#### [Given request]
Write out the data below in full. Keep it exact.

>> START Materials provided

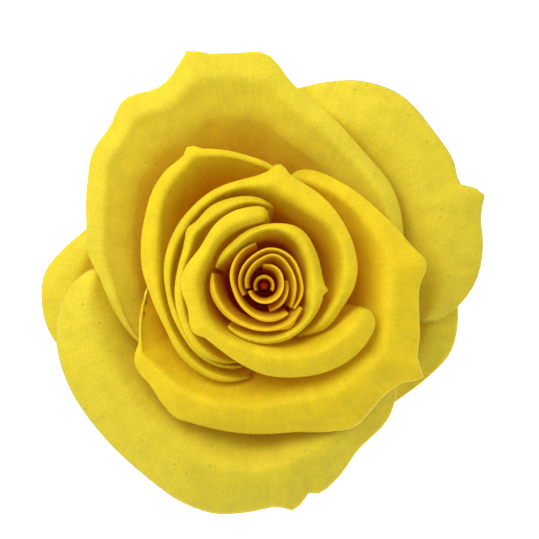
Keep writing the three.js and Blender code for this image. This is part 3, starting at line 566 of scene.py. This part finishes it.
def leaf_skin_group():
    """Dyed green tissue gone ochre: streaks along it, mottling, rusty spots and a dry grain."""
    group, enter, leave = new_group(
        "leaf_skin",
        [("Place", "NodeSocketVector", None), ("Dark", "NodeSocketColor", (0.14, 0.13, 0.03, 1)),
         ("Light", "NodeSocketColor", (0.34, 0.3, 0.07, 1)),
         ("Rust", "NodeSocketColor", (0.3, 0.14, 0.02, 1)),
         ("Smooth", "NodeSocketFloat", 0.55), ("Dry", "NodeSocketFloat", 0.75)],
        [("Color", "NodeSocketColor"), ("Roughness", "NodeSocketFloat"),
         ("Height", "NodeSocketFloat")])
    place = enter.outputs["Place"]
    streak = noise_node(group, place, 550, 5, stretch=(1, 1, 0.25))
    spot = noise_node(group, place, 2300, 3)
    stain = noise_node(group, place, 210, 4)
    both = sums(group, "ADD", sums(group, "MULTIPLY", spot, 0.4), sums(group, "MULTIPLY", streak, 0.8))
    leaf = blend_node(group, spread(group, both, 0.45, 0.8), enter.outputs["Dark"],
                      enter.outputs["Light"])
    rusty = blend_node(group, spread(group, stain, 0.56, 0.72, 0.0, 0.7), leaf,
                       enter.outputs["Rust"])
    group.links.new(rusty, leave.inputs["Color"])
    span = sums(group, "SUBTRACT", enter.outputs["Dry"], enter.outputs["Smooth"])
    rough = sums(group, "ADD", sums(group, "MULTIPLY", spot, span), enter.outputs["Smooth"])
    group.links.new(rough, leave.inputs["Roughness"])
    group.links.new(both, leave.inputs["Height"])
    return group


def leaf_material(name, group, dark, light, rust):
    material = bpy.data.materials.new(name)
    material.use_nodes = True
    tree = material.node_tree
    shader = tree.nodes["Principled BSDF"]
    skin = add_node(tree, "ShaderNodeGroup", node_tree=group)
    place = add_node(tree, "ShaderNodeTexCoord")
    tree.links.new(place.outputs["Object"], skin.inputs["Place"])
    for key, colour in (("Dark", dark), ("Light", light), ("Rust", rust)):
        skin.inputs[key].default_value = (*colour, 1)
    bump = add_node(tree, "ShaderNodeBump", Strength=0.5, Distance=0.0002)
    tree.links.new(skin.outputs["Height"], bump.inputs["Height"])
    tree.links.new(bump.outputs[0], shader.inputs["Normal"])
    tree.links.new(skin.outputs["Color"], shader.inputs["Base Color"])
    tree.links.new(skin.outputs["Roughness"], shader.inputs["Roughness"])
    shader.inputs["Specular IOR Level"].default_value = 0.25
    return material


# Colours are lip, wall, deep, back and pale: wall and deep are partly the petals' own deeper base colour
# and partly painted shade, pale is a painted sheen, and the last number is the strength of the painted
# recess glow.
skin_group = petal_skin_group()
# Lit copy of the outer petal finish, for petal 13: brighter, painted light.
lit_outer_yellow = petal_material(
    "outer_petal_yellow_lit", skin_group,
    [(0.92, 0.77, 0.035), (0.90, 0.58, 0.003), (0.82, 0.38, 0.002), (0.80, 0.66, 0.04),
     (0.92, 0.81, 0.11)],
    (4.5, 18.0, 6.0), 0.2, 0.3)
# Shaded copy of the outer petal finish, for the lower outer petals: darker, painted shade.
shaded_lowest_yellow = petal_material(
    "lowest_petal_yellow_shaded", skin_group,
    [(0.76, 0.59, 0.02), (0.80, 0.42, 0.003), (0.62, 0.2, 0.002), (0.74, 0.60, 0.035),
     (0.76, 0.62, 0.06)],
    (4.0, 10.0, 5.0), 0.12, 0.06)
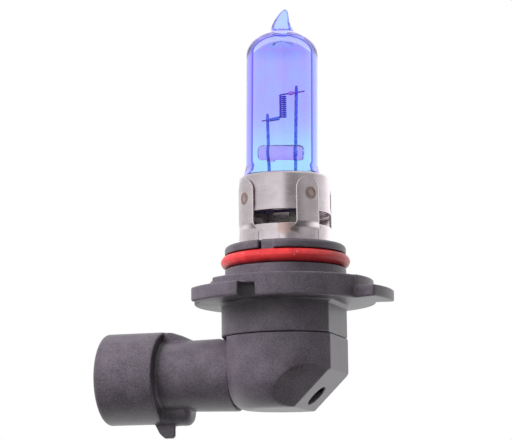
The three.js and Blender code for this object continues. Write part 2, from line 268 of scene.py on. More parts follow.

>> END Materials provided

#### [Task response]
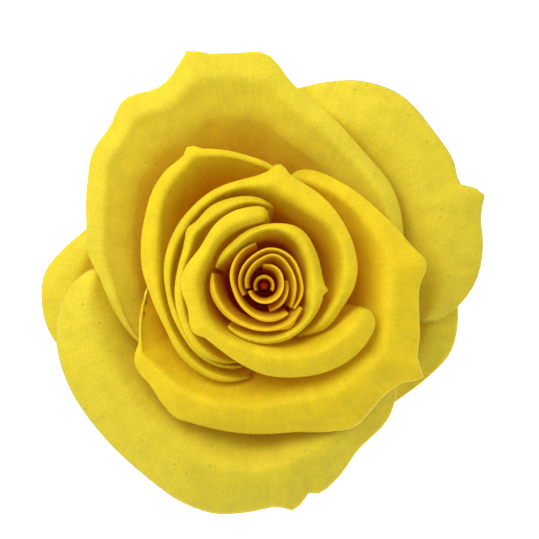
Keep writing the three.js and Blender code for this image. This is part 3, starting at line 566 of scene.py. This part finishes it.
def leaf_skin_group():
    """Dyed green tissue gone ochre: streaks along it, mottling, rusty spots and a dry grain."""
    group, enter, leave = new_group(
        "leaf_skin",
        [("Place", "NodeSocketVector", None), ("Dark", "NodeSocketColor", (0.14, 0.13, 0.03, 1)),
         ("Light", "NodeSocketColor", (0.34, 0.3, 0.07, 1)),
         ("Rust", "NodeSocketColor", (0.3, 0.14, 0.02, 1)),
         ("Smooth", "NodeSocketFloat", 0.55), ("Dry", "NodeSocketFloat", 0.75)],
        [("Color", "NodeSocketColor"), ("Roughness", "NodeSocketFloat"),
         ("Height", "NodeSocketFloat")])
    place = enter.outputs["Place"]
    streak = noise_node(group, place, 550, 5, stretch=(1, 1, 0.25))
    spot = noise_node(group, place, 2300, 3)
    stain = noise_node(group, place, 210, 4)
    both = sums(group, "ADD", sums(group, "MULTIPLY", spot, 0.4), sums(group, "MULTIPLY", streak, 0.8))
    leaf = blend_node(group, spread(group, both, 0.45, 0.8), enter.outputs["Dark"],
                      enter.outputs["Light"])
    rusty = blend_node(group, spread(group, stain, 0.56, 0.72, 0.0, 0.7), leaf,
                       enter.outputs["Rust"])
    group.links.new(rusty, leave.inputs["Color"])
    span = sums(group, "SUBTRACT", enter.outputs["Dry"], enter.outputs["Smooth"])
    rough = sums(group, "ADD", sums(group, "MULTIPLY", spot, span), enter.outputs["Smooth"])
    group.links.new(rough, leave.inputs["Roughness"])
    group.links.new(both, leave.inputs["Height"])
    return group


def leaf_material(name, group, dark, light, rust):
    material = bpy.data.materials.new(name)
    material.use_nodes = True
    tree = material.node_tree
    shader = tree.nodes["Principled BSDF"]
    skin = add_node(tree, "ShaderNodeGroup", node_tree=group)
    place = add_node(tree, "ShaderNodeTexCoord")
    tree.links.new(place.outputs["Object"], skin.inputs["Place"])
    for key, colour in (("Dark", dark), ("Light", light), ("Rust", rust)):
        skin.inputs[key].default_value = (*colour, 1)
    bump = add_node(tree, "ShaderNodeBump", Strength=0.5, Distance=0.0002)
    tree.links.new(skin.outputs["Height"], bump.inputs["Height"])
    tree.links.new(bump.outputs[0], shader.inputs["Normal"])
    tree.links.new(skin.outputs["Color"], shader.inputs["Base Color"])
    tree.links.new(skin.outputs["Roughness"], shader.inputs["Roughness"])
    shader.inputs["Specular IOR Level"].default_value = 0.25
    return material


# Colours are lip, wall, deep, back and pale: wall and deep are partly the petals' own deeper base colour
# and partly painted shade, pale is a painted sheen, and the last number is the strength of the painted
# recess glow.
skin_group = petal_skin_group()
# Lit copy of the outer petal finish, for petal 13: brighter, painted light.
lit_outer_yellow = petal_material(
    "outer_petal_yellow_lit", skin_group,
    [(0.92, 0.77, 0.035), (0.90, 0.58, 0.003), (0.82, 0.38, 0.002), (0.80, 0.66, 0.04),
     (0.92, 0.81, 0.11)],
    (4.5, 18.0, 6.0), 0.2, 0.3)
# Shaded copy of the outer petal finish, for the lower outer petals: darker, painted shade.
shaded_lowest_yellow = petal_material(
    "lowest_petal_yellow_shaded", skin_group,
    [(0.76, 0.59, 0.02), (0.80, 0.42, 0.003), (0.62, 0.2, 0.002), (0.74, 0.60, 0.035),
     (0.76, 0.62, 0.06)],
    (4.0, 10.0, 5.0), 0.12, 0.06)
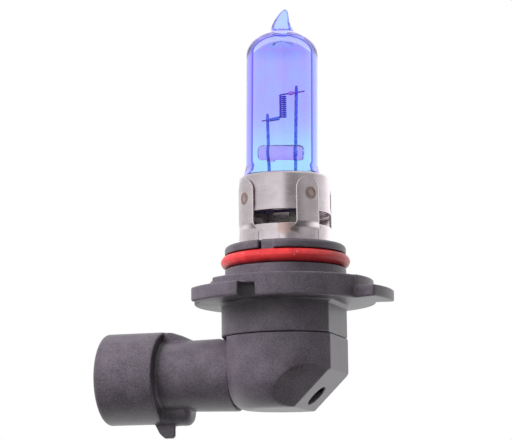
The three.js and Blender code for this object continues. Write part 2, from line 268 of scene.py on. More parts follow.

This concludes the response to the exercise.